**WHAT IS ASKED:**
Write out exactly the lines below that run from the one containing "build_frame(aluminium)" through the one containing "before = set(bpy.data.objects)", both included, with no other lines.

**DATA SEGMENT:**
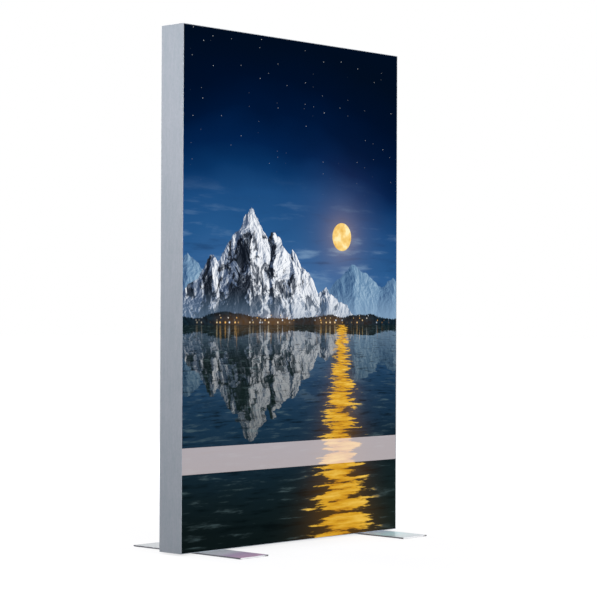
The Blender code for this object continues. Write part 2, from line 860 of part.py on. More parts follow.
def build_pins(module, place, centre, brass):
    """The inlet's three pins, each in its own slot in the floor of the shroud."""
    low = FACE_SETBACK + PIN_SETBACK
    high = FACE_SETBACK + SHROUD_DEPTH + PIN_ROOT
    spots = {
        "line": (-PIN_SPREAD, -PIN_OFFSET),
        "neutral": (PIN_SPREAD, -PIN_OFFSET),
        "earth": (0, PIN_OFFSET),
    }
    slots = []
    for name, (across, up) in spots.items():
        for ease, store in ((0, None), (GAP, slots)):
            shape = placed_block(
                place,
                (low, across - PIN_WIDTH / 2 - ease, centre + up - PIN_HEIGHT / 2 - ease),
                (high + ease, across + PIN_WIDTH / 2 + ease, centre + up + PIN_HEIGHT / 2 + ease),
            )
            if store is None:
                piece(f"inlet_pin_{name}", shape, brass)
            else:
                store.append(shape)
    cut(module, together(slots), "pin_slots")


def build_inlet_screws(module, place, zinc):
    """The two screws that hold the inlet behind the upright's wall, and their holes in it."""
    cut(module, together(inlet_screw_holes(place)), "inlet_screw_threads")
    head = (INLET_SCREW_HEAD_RADIUS, INLET_SCREW_HEAD_HEIGHT)
    shank = (INLET_SCREW_RADIUS, INLET_SCREW_LENGTH)
    key = (INLET_SCREW_KEY_RADIUS, INLET_SCREW_KEY_DEPTH)
    inward = place(1, 0, 0) - place(0, 0, 0)
    for name, start in inlet_screw_starts(place).items():
        screw = countersunk_screw(head, shank, key, start, inward)
        piece(f"inlet_screw_{name}", screw, zinc, smooth=True)


def build_inlet(black, switch_paint, brass, zinc):
    """The mains inlet with the switch's housing in one moulding, and the rocker on its trunnions."""
    place = side_place("right")
    back = WALL + GAP
    body = placed_block(
        place,
        (back, GAP - CHANNEL_WIDTH / 2, INLET_HEIGHT - MODULE_LENGTH / 2),
        (back + MODULE_DEPTH, CHANNEL_WIDTH / 2 - GAP, INLET_HEIGHT + MODULE_LENGTH / 2),
    )
    module = piece("mains_inlet", body, black)
    face = placed_block(
        place,
        (FACE_SETBACK, -FACE_WIDTH / 2, INLET_HEIGHT - FACE_LENGTH / 2),
        (back + OVERRUN, FACE_WIDTH / 2, INLET_HEIGHT + FACE_LENGTH / 2),
    )
    join(module, face, "inlet_face")
    half_width, half_height = SHROUD_WIDTH / 2, SHROUD_HEIGHT / 2
    shroud = [
        (-half_width, -half_height),
        (half_width, -half_height),
        (half_width, half_height - SHROUD_CORNER),
        (half_width - SHROUD_CORNER, half_height),
        (SHROUD_CORNER - half_width, half_height),
        (-half_width, half_height - SHROUD_CORNER),
    ]
    centre = INLET_HEIGHT - SHROUD_DROP
    recess = swept(
        [shroud],
        lambda a, b: (FACE_SETBACK - OVERRUN, FACE_SETBACK + SHROUD_DEPTH),
        lambda a, b, c: place(c, a, centre + b),
    )
    cut(module, recess, "inlet_recess")
    build_pins(module, place, centre, brass)
    build_inlet_screws(module, place, zinc)
    axis = INLET_HEIGHT + ROCKER_RISE
    depth = FACE_SETBACK + rocker_depth()
    well = math.hypot(ROCKER_HALF_LENGTH, ROCKER_FACE) + GAP
    floor = depth + math.hypot(ROCKER_HALF_LENGTH * ROCKER_BACK_SHARE, ROCKER_BACK) + GAP
    window = placed_block(
        place,
        (FACE_SETBACK - OVERRUN, -ROCKER_WIDTH / 2 - GAP, axis - well),
        (floor, ROCKER_WIDTH / 2 + GAP, axis + well),
    )
    cut(module, window, "rocker_window")
    trunnion = ROCKER_WIDTH / 2 + TRUNNION_LENGTH
    bore = rod(
        TRUNNION_RADIUS + GAP,
        place(depth, -trunnion - GAP, axis),
        place(depth, trunnion + GAP, axis),
        LENS_SIDES,
    )
    cut(module, bore, "rocker_bore")
    pivot = pivot_at("rocker_pivot", place(depth, 0, axis))
    turn = Matrix.Rotation(ROCKER_TILT, 4, "Y")
    shape = swept(
        [rocker_outline()],
        lambda a, b: (-ROCKER_WIDTH / 2, ROCKER_WIDTH / 2),
        lambda a, b, c: pivot.location + turn @ Vector((a, c, b)),
    )
    rocker = piece("switch_rocker", shape, switch_paint, pivot)
    stub = rod(
        TRUNNION_RADIUS, place(depth, -trunnion, axis), place(depth, trunnion, axis), LENS_SIDES
    )
    join(rocker, stub, "rocker_trunnions")


# The leads


def board_tail(place):
    """The last stretch of an LED lead: past the crossbar's socket and out to the back of the upper board."""
    low = board_span("upper")[0]
    end = LIP - GAP
    return [
        place(LEAD_DEPTH, 0, low),
        place(LEAD_DEPTH + LEAD_BEND / 4, 0, low + LEAD_BEND),
        place(end - LEAD_BEND / 4, 0, low + 2 * LEAD_BEND),
        place(end, 0, low + 2 * LEAD_BEND),
    ]


def left_lead_route():
    """From the driver's left end down into the bottom rail's channel, along it, and up the left upright."""
    rail, upright = side_place("bottom"), side_place("left")
    exit_along = DRIVER_PLACE - DRIVER_LENGTH / 2 - GAP
    height = SEAT + DRIVER_HEIGHT / 2
    side = -LEAD_EXIT_OFFSET
    corner = -FRAME_WIDTH / 2
    foot = -FRAME_HEIGHT / 2
    return [
        rail(height, side, exit_along),
        rail(height, side, exit_along - LEAD_BEND),
        rail(height - LEAD_BEND / 2, side, exit_along - 3 * LEAD_BEND),
        rail(RAIL_LEAD_DEPTH + LEAD_BEND / 2, side / 2, exit_along - 6 * LEAD_BEND),
        rail(RAIL_LEAD_DEPTH, 0, exit_along - 8 * LEAD_BEND),
        rail(RAIL_LEAD_DEPTH, 0, corner + LEAD_DEPTH + 2 * LEAD_BEND),
        rail(RAIL_LEAD_DEPTH + LEAD_BEND / 2, 0, corner + LEAD_DEPTH + LEAD_BEND / 2),
        upright(LEAD_DEPTH, 0, foot + RAIL_LEAD_DEPTH + 2 * LEAD_BEND),
        *board_tail(upright),
    ]


def right_lead_route():
    """From the driver's left end back beside the case, along the rail, and up the right upright."""
    rail, upright = side_place("bottom"), side_place("right")
    exit_along = DRIVER_PLACE - DRIVER_LENGTH / 2 - GAP
    height = SEAT + DRIVER_HEIGHT / 2
    lying = SEAT + LED_LEAD_RADIUS
    turn_along = exit_along - LEAD_BEND
    turn_side = LEAD_EXIT_OFFSET + LEAD_BEND
    turn = []
    for quarter in range(5):
        angle = math.pi * quarter / 4
        turn.append(
            rail(
                height + (lying - height) * quarter / 4,
                turn_side - LEAD_BEND * math.cos(angle),
                turn_along - LEAD_BEND * math.sin(angle),
            )
        )
    foot = lying - FRAME_HEIGHT / 2
    slot = INLET_HEIGHT + MODULE_LENGTH / 2 + 2 * LEAD_BEND
    return [
        rail(height, LEAD_EXIT_OFFSET, exit_along),
        *turn,
        upright(SEAT + 4 * LEAD_BEND, LED_LEAD_SIDE, foot),
        upright(SEAT + 5 * LEAD_BEND / 2, LED_LEAD_SIDE, foot + LEAD_BEND / 2),
        upright(SEAT + 3 * LEAD_BEND / 2, LED_LEAD_SIDE - LEAD_BEND / 2, foot + 5 * LEAD_BEND / 2),
        upright(SEAT + LEAD_BEND, LEAD_BEND, foot + 5 * LEAD_BEND),
        upright(SEAT, 0, slot),
        upright(LEAD_DEPTH + LEAD_BEND / 4, 0, slot + LEAD_BEND),
        upright(LEAD_DEPTH, 0, slot + 3 * LEAD_BEND),
        *board_tail(upright),
    ]


def mains_lead_route():
    """From the back of the inlet down to the rail, under its clip, and into the driver's right end."""
    rail, upright = side_place("bottom"), side_place("right")
    start = WALL + GAP + MODULE_DEPTH + GAP
    low = INLET_HEIGHT - SHROUD_DROP
    lying = SEAT + MAINS_LEAD_RADIUS
    height = SEAT + DRIVER_HEIGHT / 2
    side = -MAINS_LEAD_SIDE
    end = DRIVER_PLACE + DRIVER_LENGTH / 2 + GAP
    return [
        upright(start, 0, low),
        upright(start + LEAD_BEND, 0, low),
        upright(start + 3 * LEAD_BEND, side / 4, low - LEAD_BEND / 2),
        rail(lying + LEAD_BEND / 2, 3 * side / 4, CLIP_PLACE + 3 * LEAD_BEND),
        rail(lying, side, CLIP_PLACE + LEAD_BEND),
        rail(lying, side, CLIP_PLACE - LEAD_BEND),
        rail((lying + height) / 2, side / 2, end + 2 * LEAD_BEND),
        rail(height, 0, end + LEAD_BEND / 2),
        rail(height, 0, end),
    ]


def build_clip(name, radius, depth, paint):
    """A saddle over a lead that lies on the bottom rail."""
    inner = radius + GAP
    outer = inner + CLIP_WALL
    centre = SEAT + radius
    arch = [i / CLIP_STEPS for i in range(CLIP_STEPS + 1)]

    def around(reach):
        return [
            (centre + reach * math.sin(math.pi * share), reach * math.cos(math.pi * share))
            for share in arch
        ]

    foot = SEAT + CLIP_WALL
    section = [
        (SEAT, inner),
        (SEAT, outer + CLIP_FOOT),
        (foot, outer + CLIP_FOOT),
        (foot, outer),
        *around(outer),
        (foot, -outer),
        (foot, -outer - CLIP_FOOT),
        (SEAT, -outer - CLIP_FOOT),
        (SEAT, -inner),
        *reversed(around(inner)),
    ]
    rail = side_place("bottom")
    ends = (CLIP_PLACE - CLIP_LENGTH / 2, CLIP_PLACE + CLIP_LENGTH / 2)
    shape = swept([section], lambda a, b: ends, lambda a, b, c: rail(a, depth + b, c))
    piece(name, shape, paint, smooth=True)


def build_leads(cable, black):
    lead("led_lead_left", left_lead_route(), LED_LEAD_RADIUS, cable)
    lead("led_lead_right", right_lead_route(), LED_LEAD_RADIUS, cable)
    lead("mains_lead", mains_lead_route(), MAINS_LEAD_RADIUS, cable)
    build_clip("led_lead_clip", LED_LEAD_RADIUS, LED_LEAD_SIDE, black)
    build_clip("mains_lead_clip", MAINS_LEAD_RADIUS, -MAINS_LEAD_SIDE, black)


def main():
    for item in list(bpy.data.objects):
        bpy.data.objects.remove(item)
    aluminium = finish_paint("anodised_aluminium", (0.52, 0.54, 0.58), 0.42, 0.6)
    fabric = finish_paint("printed_fabric", (0.04, 0.09, 0.17), 0.75, 0)
    silicone = finish_paint("silicone", (0.80, 0.82, 0.83), 0.45, 0)
    steel = finish_paint("foot_steel", (0.62, 0.63, 0.68), 0.35, 0.7)
    rubber = finish_paint("rubber", (0.03, 0.03, 0.03), 0.8, 0)
    zinc = finish_paint("zinc_plated_steel", (0.66, 0.67, 0.66), 0.38, 0.9)
    board = finish_paint("led_board", (0.88, 0.89, 0.90), 0.45, 0)
    lens = finish_paint("lens_acrylic", (0.86, 0.90, 0.94), 0.12, 0)
    driver = finish_paint("driver_case", (0.74, 0.75, 0.77), 0.5, 0.4)
    white = finish_paint("white_plastic", (0.85, 0.86, 0.86), 0.5, 0)
    black = finish_paint("black_plastic", (0.03, 0.03, 0.035), 0.5, 0)
    switch = finish_paint("switch_plastic", (0.04, 0.04, 0.045), 0.3, 0)
    cable = finish_paint("cable_sheath", (0.78, 0.79, 0.80), 0.5, 0)
    brass = finish_paint("plated_brass", (0.76, 0.72, 0.60), 0.3, 0.9)

    build_frame(aluminium)
    for side in ("left", "right"):
        for end in ("bottom", "top"):
            for face in ("front", "rear"):
                build_corner(side, end, face, zinc)
        for half in ("lower", "upper"):
            build_led_bar(side, half, board, lens)
        build_foot(side, steel, rubber, zinc)
    for face in ("front", "rear"):
        build_graphic(face, fabric, silicone)
    build_crossbar(aluminium, white)
    build_driver(driver, zinc)
    build_inlet(black, switch, brass, zinc)
    build_leads(cable, black)


main()
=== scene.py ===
"""The looks of a free-standing double-sided lightbox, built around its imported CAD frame.

Metres, +Z up. The front face looks along -Y. The origin is on the floor under the frame's middle.
"""

import math

import bmesh
import bpy
from mathutils import Matrix, Vector


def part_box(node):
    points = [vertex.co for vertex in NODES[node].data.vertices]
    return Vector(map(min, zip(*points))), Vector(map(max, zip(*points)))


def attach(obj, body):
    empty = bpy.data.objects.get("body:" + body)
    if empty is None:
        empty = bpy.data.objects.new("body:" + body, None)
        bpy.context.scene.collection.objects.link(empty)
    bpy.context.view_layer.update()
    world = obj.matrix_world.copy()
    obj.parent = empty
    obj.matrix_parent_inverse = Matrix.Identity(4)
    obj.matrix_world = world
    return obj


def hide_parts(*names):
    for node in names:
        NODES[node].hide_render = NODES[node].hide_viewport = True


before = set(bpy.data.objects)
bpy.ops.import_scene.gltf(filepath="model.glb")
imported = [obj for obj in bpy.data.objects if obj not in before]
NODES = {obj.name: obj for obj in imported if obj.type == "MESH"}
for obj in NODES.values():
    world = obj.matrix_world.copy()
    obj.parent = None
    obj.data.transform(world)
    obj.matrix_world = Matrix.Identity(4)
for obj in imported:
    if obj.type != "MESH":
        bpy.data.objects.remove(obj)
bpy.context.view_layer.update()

# Which way each side and face looks, along X or Y, a square's corners, and a skew direction
SIGN = {"left": -1, "right": 1, "front": -1, "rear": 1}
SQUARE = ((-1, -1), (1, -1), (1, 1), (-1, 1))
SKEW = Vector((1.0, 0.37, 0.19))

# The camera
CAMERA_PLACE = (-5.691, -5.3745, 0.9047)
CAMERA_HEADING = math.radians(-47.041)
CAMERA_TILT = math.radians(0.512)
CAMERA_ROLL = math.radians(0.234)
CAMERA_LENS = 117.50
SENSOR_WIDTH = 36.0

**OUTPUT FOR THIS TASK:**
    build_frame(aluminium)
    for side in ("left", "right"):
        for end in ("bottom", "top"):
            for face in ("front", "rear"):
                build_corner(side, end, face, zinc)
        for half in ("lower", "upper"):
            build_led_bar(side, half, board, lens)
        build_foot(side, steel, rubber, zinc)
    for face in ("front", "rear"):
        build_graphic(face, fabric, silicone)
    build_crossbar(aluminium, white)
    build_driver(driver, zinc)
    build_inlet(black, switch, brass, zinc)
    build_leads(cable, black)


main()
=== scene.py ===
"""The looks of a free-standing double-sided lightbox, built around its imported CAD frame.

Metres, +Z up. The front face looks along -Y. The origin is on the floor under the frame's middle.
"""

import math

import bmesh
import bpy
from mathutils import Matrix, Vector


def part_box(node):
    points = [vertex.co for vertex in NODES[node].data.vertices]
    return Vector(map(min, zip(*points))), Vector(map(max, zip(*points)))


def attach(obj, body):
    empty = bpy.data.objects.get("body:" + body)
    if empty is None:
        empty = bpy.data.objects.new("body:" + body, None)
        bpy.context.scene.collection.objects.link(empty)
    bpy.context.view_layer.update()
    world = obj.matrix_world.copy()
    obj.parent = empty
    obj.matrix_parent_inverse = Matrix.Identity(4)
    obj.matrix_world = world
    return obj


def hide_parts(*names):
    for node in names:
        NODES[node].hide_render = NODES[node].hide_viewport = True


before = set(bpy.data.objects)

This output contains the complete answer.